**Data:**
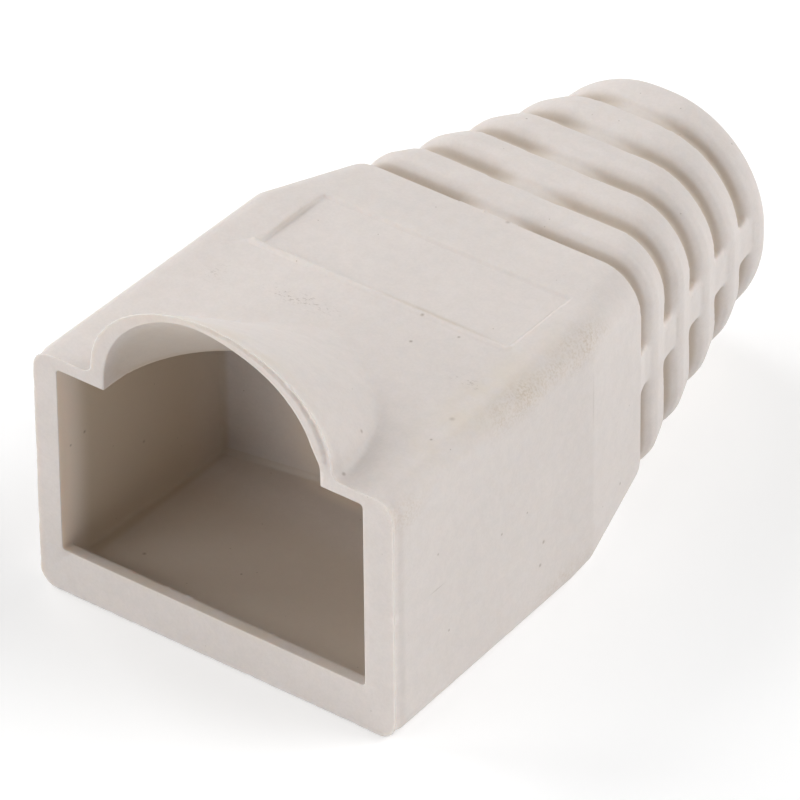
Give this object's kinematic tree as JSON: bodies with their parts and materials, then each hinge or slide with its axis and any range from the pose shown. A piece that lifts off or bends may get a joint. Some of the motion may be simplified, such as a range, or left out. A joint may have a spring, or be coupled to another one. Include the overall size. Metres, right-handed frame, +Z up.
{
  "type": "rj45 strain relief boot",
  "caption": "Light beige moulded PVC boot for an eight-way modular plug, with a square mouth, latch hood, shallow label field and ribbed cable tail.",
  "frame": {"origin": "on the base plane, below the middle of the boot's bounding box", "axes": "+Y runs from the plug mouth to the cable end, +X runs across the boot, +Z is up towards the latch hood"},
  "size_m": [0.014, 0.024, 0.0127],
  "materials": {
    "pvc": "soft matt moulded surface"
  },
  "bodies": {
    "root": {"boot": "pvc"}
  },
  "joints": []
}
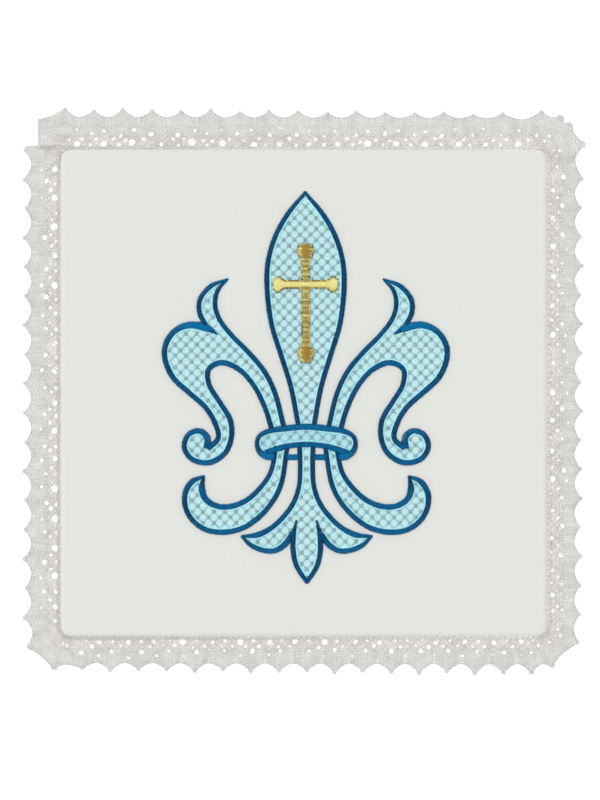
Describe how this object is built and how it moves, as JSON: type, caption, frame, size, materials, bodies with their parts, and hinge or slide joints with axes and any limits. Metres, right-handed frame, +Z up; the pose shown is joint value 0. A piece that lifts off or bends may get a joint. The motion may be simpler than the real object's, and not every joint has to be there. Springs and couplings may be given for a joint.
{
  "type": "chalice pall",
  "caption": "Stiff square of white linen with a scalloped crochet lace edging and an embroidered blue fleur-de-lis that holds a gold cross.",
  "frame": {"origin": "middle of the underside, on the surface that the pall lies on", "axes": "+Z up out of the embroidered face, +Y towards the top of the motif, +X to its right seen from above"},
  "size_m": [0.1728, 0.1734, 0.004],
  "materials": {
    "linen": "matt plain weave, off-white",
    "lace": "matt cotton crochet",
    "blue_thread": "glossy satin stitch, dark blue rayon",
    "gold_thread": "metallic satin stitch, gold"
  },
  "bodies": {
    "root": {"linen_panel": "linen", "lace_edging": "lace", "blue_satin_outline": "blue_thread", "gold_satin_cross": "gold_thread"}
  },
  "joints": []
}
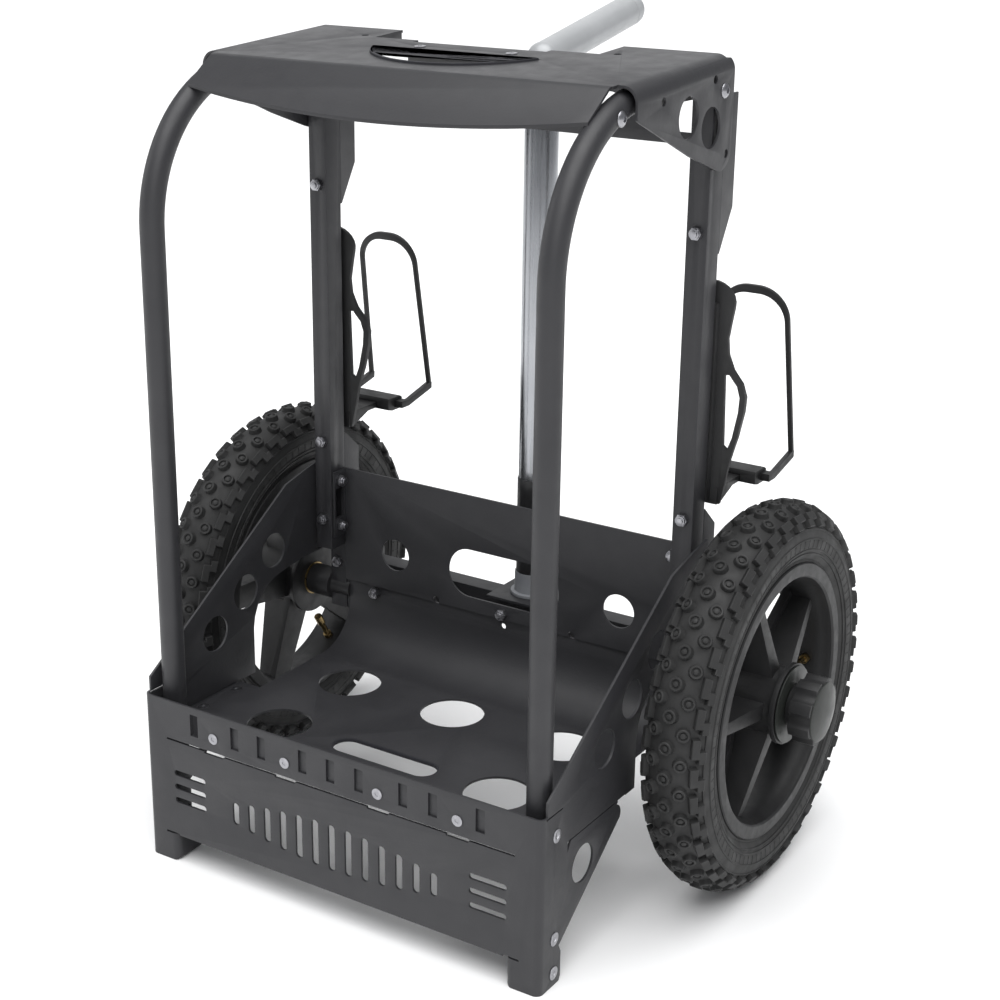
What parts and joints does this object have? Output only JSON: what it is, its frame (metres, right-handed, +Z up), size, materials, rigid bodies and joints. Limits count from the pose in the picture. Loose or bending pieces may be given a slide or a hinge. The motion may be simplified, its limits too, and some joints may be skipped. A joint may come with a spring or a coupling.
{
  "type": "game cart",
  "caption": "Two-wheeled game cart with a bench seat on bent tubes, a perforated tray in a folded base, a telescoping pull handle and a bottle cage on each rear post",
  "frame": {"origin": "on the ground under the middle of the cart's box, on the plane between the wheels", "axes": "+X to the cart's left side (the right wheel of the front view), +Y to the rear where the handle is, +Z up"},
  "size_m": [0.5964, 0.4454, 0.6823],
  "materials": {
    "powder_coat": "satin charcoal powder coat",
    "rubber": "matte moulded rubber",
    "black_steel": "smooth black",
    "chrome": "bright plated",
    "grey_plastic": "fine moulded grain",
    "satin_grey": "satin painted tube",
    "black_plastic": "glass-filled nylon, matte",
    "tyre_rubber": "moulded tyre rubber",
    "brass": "turned",
    "zinc": "zinc plated",
    "cap_grey": "smooth grey, slightly glossy"
  },
  "bodies": {
    "cart": {"base_shell": "powder_coat", "tray": "powder_coat", "tray_slot_trim": "rubber", "back_panel": "powder_coat", "foot_left": "rubber", "foot_right": "rubber", "front_tube_left": "powder_coat", "front_tube_right": "powder_coat", "post_left": "powder_coat", "post_right": "powder_coat", "seat_bracket_left": "powder_coat", "seat_bracket_right": "powder_coat", "axle_bracket_left": "powder_coat", "axle_bracket_right": "powder_coat", "axle_beam": "powder_coat", "axle_left": "black_steel", "axle_right": "black_steel", "seat_top": "powder_coat", "hand_hole_trim": "rubber", "hand_hole_bar": "black_steel", "rear_crossbar": "powder_coat", "pole_plate": "powder_coat", "pole_tube": "chrome", "pole_sleeve": "black_steel", "pole_foot_collar": "grey_plastic", "pole_top_bush": "grey_plastic", "pole_top_bracket": "powder_coat", "cage_left": "black_plastic", "cage_right": "black_plastic", "front_screws": "zinc", "side_screws": "zinc", "floor_screws": "zinc", "frame_nuts": "zinc", "seat_bolts": "zinc", "bar_screws": "zinc"},
    "wheel_left": {"rim_left": "black_plastic", "tyre_left": "tyre_rubber", "inner_tube_left": "tyre_rubber", "valve_left": "brass", "bushes_left": "brass", "hub_washer_left": "cap_grey"},
    "wheel_right": {"rim_right": "black_plastic", "tyre_right": "tyre_rubber", "inner_tube_right": "tyre_rubber", "valve_right": "brass", "bushes_right": "brass", "hub_washer_right": "cap_grey"},
    "knob_left": {"knob_left": "black_plastic", "knob_cap_left": "cap_grey"},
    "knob_right": {"knob_right": "black_plastic", "knob_cap_right": "cap_grey"},
    "handle": {"handle_inner_tube": "chrome", "handle_guide": "black_plastic", "handle_grip": "satin_grey", "handle_grip_cap": "satin_grey"},
    "cage_slider_left": {"cage_block_left": "black_plastic", "cage_hoop_left": "black_plastic"},
    "cage_slider_right": {"cage_block_right": "black_plastic", "cage_hoop_right": "black_plastic"}
  },
  "joints": [
    {"name": "wheel_left_spin", "type": "hinge", "parent": "cart", "child": "wheel_left", "pos_m": [-0.2365, 0.02886, 0.16], "axis": [-1, 0, 0], "continuous": true},
    {"name": "wheel_right_spin", "type": "hinge", "parent": "cart", "child": "wheel_right", "pos_m": [0.2365, 0.02886, 0.16], "axis": [1, 0, 0], "continuous": true},
    {"name": "knob_left_turn", "type": "hinge", "parent": "cart", "child": "knob_left", "pos_m": [-0.276, 0.02886, 0.16], "axis": [-1, 0, 0], "continuous": true},
    {"name": "knob_right_turn", "type": "hinge", "parent": "cart", "child": "knob_right", "pos_m": [0.276, 0.02886, 0.16], "axis": [1, 0, 0], "continuous": true},
    {"name": "handle_slide", "type": "slide", "parent": "cart", "child": "handle", "axis": [0, 0, 1], "range_m": [0, 0.36]},
    {"name": "cage_slide_left", "type": "slide", "parent": "cart", "child": "cage_slider_left", "axis": [0, -1, 0], "range_m": [0, 0.008]},
    {"name": "cage_slide_right", "type": "slide", "parent": "cart", "child": "cage_slider_right", "axis": [0, -1, 0], "range_m": [0, 0.008]}
  ]
}
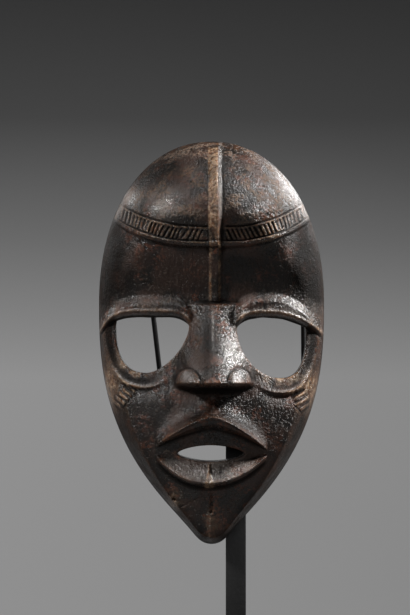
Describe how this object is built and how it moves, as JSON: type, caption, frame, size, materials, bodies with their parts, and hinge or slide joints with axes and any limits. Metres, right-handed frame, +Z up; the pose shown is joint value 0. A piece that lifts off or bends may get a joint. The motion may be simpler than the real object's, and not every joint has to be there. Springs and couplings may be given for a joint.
{
  "type": "carved wooden face mask on a display stand",
  "caption": "Slim oval carved wooden face mask with open eyes and mouth, resting upright on a steel post with a flat foot.",
  "frame": {"origin": "middle of the foot's underside, on the surface that the stand rests on", "axes": "+Z up; the face looks along -Y; +X to the right of someone who looks at the face"},
  "size_m": [0.1365, 0.1031, 0.3235],
  "materials": {
    "carved_wood": "dense dark wood under an old, partly worn brown-black patina",
    "black_steel": "matt black paint on steel bar and rod"
  },
  "bodies": {
    "root": {"mask": "carved_wood", "foot": "black_steel", "post": "black_steel", "cross_rod": "black_steel", "left_arm": "black_steel", "right_arm": "black_steel", "left_pin": "black_steel", "right_pin": "black_steel"}
  },
  "joints": []
}
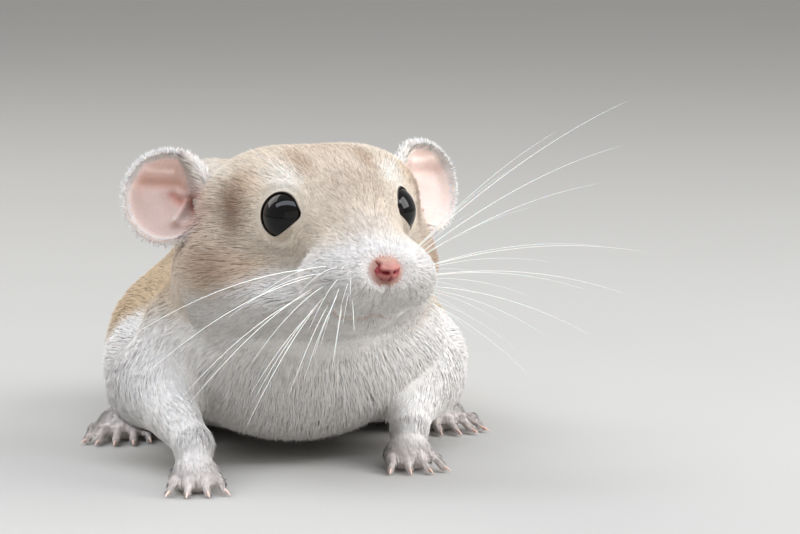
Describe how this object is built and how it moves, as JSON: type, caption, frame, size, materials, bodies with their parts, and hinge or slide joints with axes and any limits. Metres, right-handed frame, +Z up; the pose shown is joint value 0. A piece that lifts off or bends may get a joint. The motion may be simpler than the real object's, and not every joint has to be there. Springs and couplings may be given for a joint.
{
  "type": "gerbil",
  "caption": "Life-size still model of a pale fat-tailed gerbil, crouched with its head raised and turned to its left.",
  "frame": {"origin": "middle of the bounding box, on the floor that the feet, belly and tail rest on", "axes": "+Z up, the animal faces -Y with its tail towards +Y, and its left side is +X"},
  "size_m": [0.0584, 0.1336, 0.0433],
  "materials": {
    "buff_coat": "soft short fur",
    "white_coat": "soft short fur",
    "nose_skin": "bare moist skin",
    "ear_skin": "thin skin with fine down",
    "eye": "wet gloss",
    "paw_skin": "skin under thin white fur",
    "tail_skin": "soft skin with sparse fine hair"
  },
  "bodies": {
    "root": {"head": "buff_coat", "muzzle": "white_coat", "lower_jaw": "white_coat", "nose": "nose_skin", "ear_left": "ear_skin", "ear_right": "ear_skin", "eye_left": "eye", "eye_right": "eye", "neck": "buff_coat", "torso": "buff_coat", "foreleg_left": "white_coat", "foreleg_right": "white_coat", "forepaw_left": "paw_skin", "forepaw_right": "paw_skin", "hindleg_left": "buff_coat", "hindleg_right": "buff_coat", "hindfoot_left": "paw_skin", "hindfoot_right": "paw_skin", "tail": "tail_skin"}
  },
  "joints": []
}
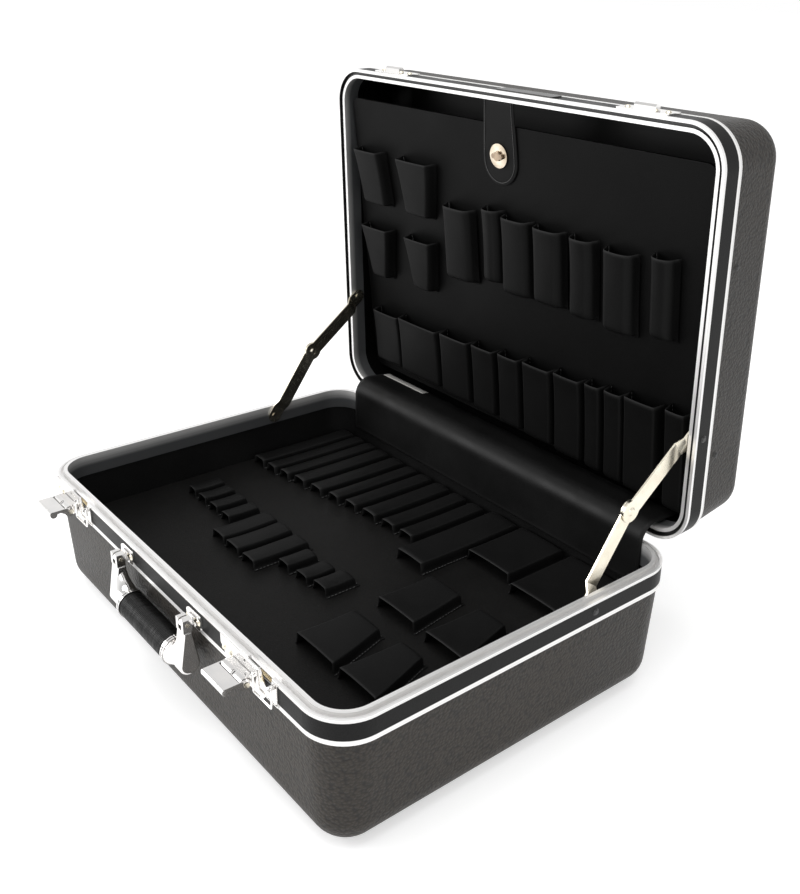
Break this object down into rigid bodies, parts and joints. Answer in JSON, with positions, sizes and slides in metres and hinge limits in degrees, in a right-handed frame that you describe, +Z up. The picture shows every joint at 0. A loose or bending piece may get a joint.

**Given exercise:** Using the entries above, tally how many lines have the word "each" in them; write the number and nothing more.

**Solution:** 2